Financial Secretary John Tsang Chun-wah said yesterday that 860 flats will be ready for sale in 2016 as part of the Home Ownership Scheme.
The three-tower-block project in Tsuen Wan was slated to be on land formerly occupied by factories and represented a step towards realising the government's pledge of converting more industrial sites for residential use, Tsang said in his official blog yesterday.
The flats are to be built on Sha Tsui Road opposite the New Haven private development. 'Demand for factory buildings has decreased [since most factory production has migrated to the mainland]. Some of the factory sites are easily accessible and they are ideal locations for residential development,' Tsang said.
Another method being considered to increase housing supply was to build more flats on top of or near train stations, he added.
Tsang promised the government would spare no effort in identifying sites suitable for residential use, disclosing that the government had been looking into the development of potential plots covering a total of 2,500 hectares. 'It is about one-tenth of the developed land of Hong Kong,' Tsang said.
He said he appreciated residents' concerns that building more flats near their homes could possibly block their views or affect air circulation in their areas, but he called on people to be more tolerant.
'Land resources are scarce. There is a need for the government to make the best use of suitable land to build residential units after striking a balance for all concerned,' he said.
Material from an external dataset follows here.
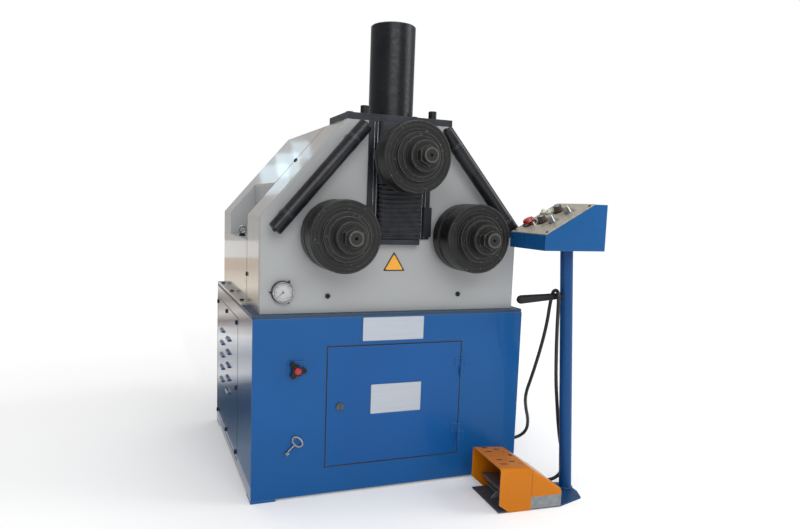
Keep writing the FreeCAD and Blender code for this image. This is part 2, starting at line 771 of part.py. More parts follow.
def press_cylinder():
    """Barrel with its gland and end cap, hollow for the piston."""
    inner = PISTON_R + SLIP
    bore = ROD_R + SLIP
    top = BARREL_Z - TOP_PLATE_Z
    lip = 3.0
    profile = [(bore, 0), (BARREL_R, 0), (BARREL_R, top - lip), (BARREL_R - lip, top), (0, top),
               (0, top - CAP_W), (inner, top - CAP_W), (inner, GLAND_W), (bore, GLAND_W)]
    return lathe(profile, V(0, PRESS_Y, TOP_PLATE_Z), Z)


def guide_rails():
    """Rails either side of the ram slot, with a groove between two lands, a flange on the plate
    and a thick lower pad."""
    front = FACE_Y - RAIL_OUT
    rail = box(RAM_X + FREE, RAIL_X, front, PLATE_BACK_Y, SLOT_Z, HOUSING_Z)
    groove_x = RAM_X + LAND_W
    groove = box(groove_x, groove_x + RAIL_GROOVE_W, front, front + RAIL_GROOVE_T, SLOT_Z, HOUSING_Z)
    flange = box(RAIL_X, RAIL_FLANGE_X, FACE_Y - RAIL_OUT * 0.75, FACE_Y, SLOT_Z, HOUSING_Z)
    pad_z = SLOT_Z + PAD_LIFT
    pad = box(RAM_X + PAD_INSET, PAD_X, FACE_Y - RAIL_OUT * 2, FACE_Y, pad_z, pad_z + PAD_H)
    edges = [e for e in pad.Edges if e.BoundBox.ZLength > PAD_H - 1 and e.BoundBox.YMin < FACE_Y - 1]
    pad = pad.makeChamfer(4, edges)
    return both(fuse([rail.cut(groove), flange, pad]))


def ram_block():
    """Ram with ears behind the rails, the top roll's bore and the rod's socket."""
    body = box(-RAM_X, RAM_X, RAM_Y0, RAM_Y1, RAM_Z0, RAM_Z1)
    edges = [e for e in body.Edges if e.BoundBox.ZLength > RAM_H - 1 and e.BoundBox.YMax < RAM_Y0 + 1]
    body = body.makeChamfer(6, edges)
    ears = box(-EAR_X, EAR_X, PLATE_BACK_Y + FREE, PLATE_BACK_Y + FREE + EAR_T, RAM_Z0, RAM_Z1)
    bore = rod(SHAFT_R + SLIP, V(0, RAM_Y0, TOP_ROLL_Z), Y, RAM_DEPTH)
    socket = rod(ROD_R, V(0, PRESS_Y, RAM_Z1 - SOCKET), Z, SOCKET)
    return cut(body.fuse(ears), [bore, socket])


def piston_rod():
    foot = RAM_Z1 - SOCKET
    length = PISTON_Z1 - foot
    head = length - PISTON_W
    profile = [(0, 0), (ROD_R, 0), (ROD_R, head), (PISTON_R, head), (PISTON_R, length), (0, length)]
    return lathe(profile, V(0, PRESS_Y, foot), Z)


def zigzag(outer, height):
    """Points of one pleated edge, from the bottom to the top."""
    pitch = height / PLEATS
    points = []
    for i in range(PLEATS):
        points.append((outer - PLEAT_FOLD, i * pitch))
        points.append((outer, (i + 0.5) * pitch))
    points.append((outer - PLEAT_FOLD, height))
    return points


def bellows():
    """Pleated cover under the ram: two zigzag prisms crossed, so that the pleats mitre."""
    height = RAM_Z0 - BELLOWS_Z
    side = zigzag(BELLOWS_X, height)
    wide = [(x, BELLOWS_Z + z) for x, z in side] + [(-x, BELLOWS_Z + z) for x, z in reversed(side)]
    back = RAM_Y0 + BELLOWS_DEPTH
    deep = [(back - t, BELLOWS_Z + z) for t, z in zigzag(BELLOWS_DEPTH, height)]
    deep += [(back, BELLOWS_Z + height), (back, BELLOWS_Z)]
    front = prism_x(deep, -BELLOWS_X, BELLOWS_X)
    return front.common(prism_y(wide, RAM_Y0, back))


def bellows_base():
    """Plate under the bellows, on the face of the front plate."""
    plate = box(-BELLOWS_BASE_X, BELLOWS_BASE_X, RAM_Y0, FACE_Y, BELLOWS_Z - BELLOWS_BASE_T, BELLOWS_Z)
    edges = [e for e in plate.Edges if e.BoundBox.ZLength > 1 and e.BoundBox.YMax < RAM_Y0 + 1]
    return plate.makeFillet(5, edges)


def guide_bars():
    """Round bars along the slopes, held off the plate on two posts each."""
    up = V(-math.cos(SLOPE), 0, math.sin(SLOPE))
    inward = V(-math.sin(SLOPE), 0, -math.cos(SLOPE))
    foot = V(HOUSING_X, FACE_Y - BAR_OUT, SHOULDER_Z) + inward * BAR_INSET - up * BAR_LOW
    edge = 3.0
    profile = [(0, 0), (BAR_R - edge, 0), (BAR_R, edge), (BAR_R, BAR_LEN - edge),
               (BAR_R - edge, BAR_LEN), (0, BAR_LEN)]
    parts = [lathe(profile, foot, up)]
    for t in (POST_END, BAR_LEN - POST_END):
        parts.append(rod(POST_R, along(foot, up, t), Y, BAR_OUT))
    for t in (-STUB_LEN, BAR_LEN):
        parts.append(rod(STUB_R, along(foot, up, t), up, STUB_LEN))
    return both(fuse(parts))


def gauge_case():
    """Flange with three lugs, bezel ring and recessed dial with the needle's pivot."""
    centre = V(GAUGE_X, FACE_Y, GAUGE_Z)
    front = -GAUGE_DEPTH
    flange = rod(GAUGE_R - 2, V(GAUGE_X, FACE_Y - 4, GAUGE_Z), Y, 4)
    lugs = []
    for angle in (180, 58, -60):
        tip = V(GAUGE_X, FACE_Y - 4, GAUGE_Z) + turn_xz(angle) * LUG_CIRCLE_R
        lugs.append(rod(5.5, tip, Y, 4))
        lugs.append(rod(3.5, tip - Y * 2, Y, 2))
    profile = [(0, 0), (0, front + 10), (GAUGE_R - 4.5, front + 10), (GAUGE_R - 4.5, front),
               (GAUGE_R - 1.5, front), (GAUGE_R, front + 2), (GAUGE_R, front + 8), (GAUGE_R - 3, front + 10),
               (GAUGE_R - 3, 0)]
    body = lathe(profile, centre, Y)
    pivot = rod(1.5, V(GAUGE_X, FACE_Y + front + 6, GAUGE_Z), Y, 5)
    stub = rod(GAUGE_R - 6, centre, Y, 20)
    return fuse([flange, body, pivot, stub] + lugs)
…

'Sometimes, we may not be able to fully meet all of the demands of local residents.'
Increasing land supply is one of the major policy objectives of Chief Executive Leung Chun-ying. He has also pledged to carry on an initiative of his predecessor Donald Tsang Yam-kuen, who last year announced the resumption of the HOS programme to help lower middle-income families own homes.
Sites in Sha Tin and Yuen Long have also been identified for the scheme. On Saturday , Housing Minister Professor Anthony Cheung Bing-leung said the government would launch a long-term review of housing needs over the next 10 years.